Ferrero was French Open champion in 2003, the year that Alcaraz was born.

He has been guiding the new US Open champion since he was 15 when he was nowhere near the finished product.

"When he arrived to the academy when he was 15, he was like a spaghetti, very thin. We had to work," recalled Ferrero.

"Obviously we saw that he had very fast hands, very fast legs, but no muscles at all, not in the back, not in the legs.

"We had to work a lot. But obviously we saw something very special on him."

Alcaraz, however, was quick to point out on Sunday that he still only has one Slam title — 21 behind Nadal's men's record.

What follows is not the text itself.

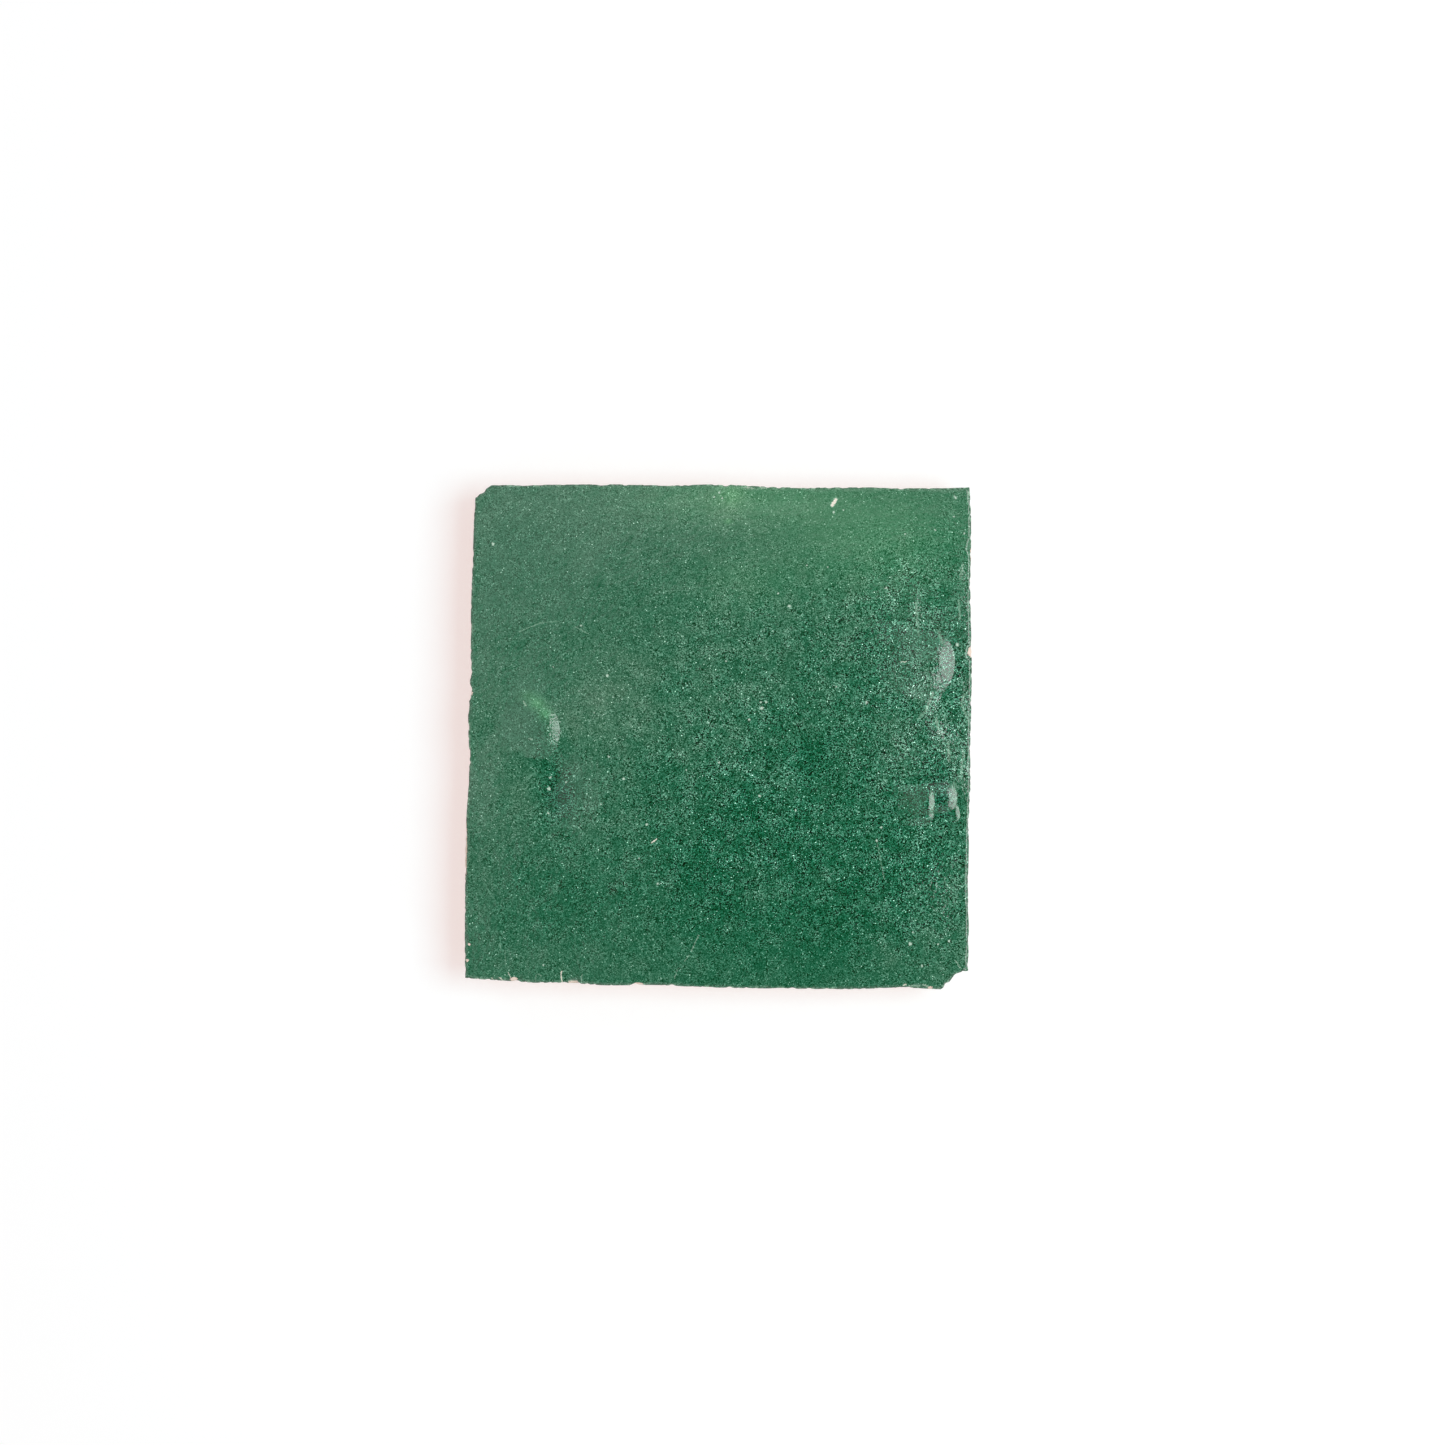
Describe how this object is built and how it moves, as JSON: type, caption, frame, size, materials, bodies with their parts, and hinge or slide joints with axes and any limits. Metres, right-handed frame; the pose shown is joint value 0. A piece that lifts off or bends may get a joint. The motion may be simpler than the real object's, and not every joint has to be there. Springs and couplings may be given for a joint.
{
  "type": "zellige tile",
  "caption": "Square hand-cut glazed clay tile with a wavy glossy face, uneven chipped rim and chiselled undercut flanks, for walls and floors.",
  "frame": {"origin": "on the surface that the tile lies on, under the middle of its box", "axes": "+Z out of the glazed face, +X to the right across the face, +Y up the face towards the edge with the struck-off corner"},
  "size_m": [0.1014, 0.101, 0.0111],
  "materials": {
    "glazed_clay": "gloss"
  },
  "bodies": {
    "root": {"zellige_tile": "glazed_clay"}
  },
  "joints": []
}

"But I'm on the road," he added

It was a gruelling tournament for Alcaraz.

On Sunday, he claimed the record for most time spent on court at a single Grand Slam, passing the 23 hours and 21 minutes it took Kevin Anderson to finish runner-up at Wimbledon in 2018.

Most of his 23 hours and 40 minutes were taken up by the more than 13 hours it took him to play three successive five-setters to reach the final.

He saved a match point in his five-hour 15-minute quarter-final win over Jannik Sinner.

At 19 years 4 months and 6 days, Alcaraz is the youngest player to top the ATP rankings and the youngest Grand Slam men's champion since his hero Rafael Nadal at the 2005 French Open.

On a day of landmarks, he is also the youngest champion in New York since Pete Sampras in 1990.

Nadal was quick to congratulate the player widely seen as his successor.

"Congratulations @carlosalcaraz for your first Grand Slam and for number 1, which is the culmination of your great season. I am sure there will be many more," tweeted the 22-time Slam title winner.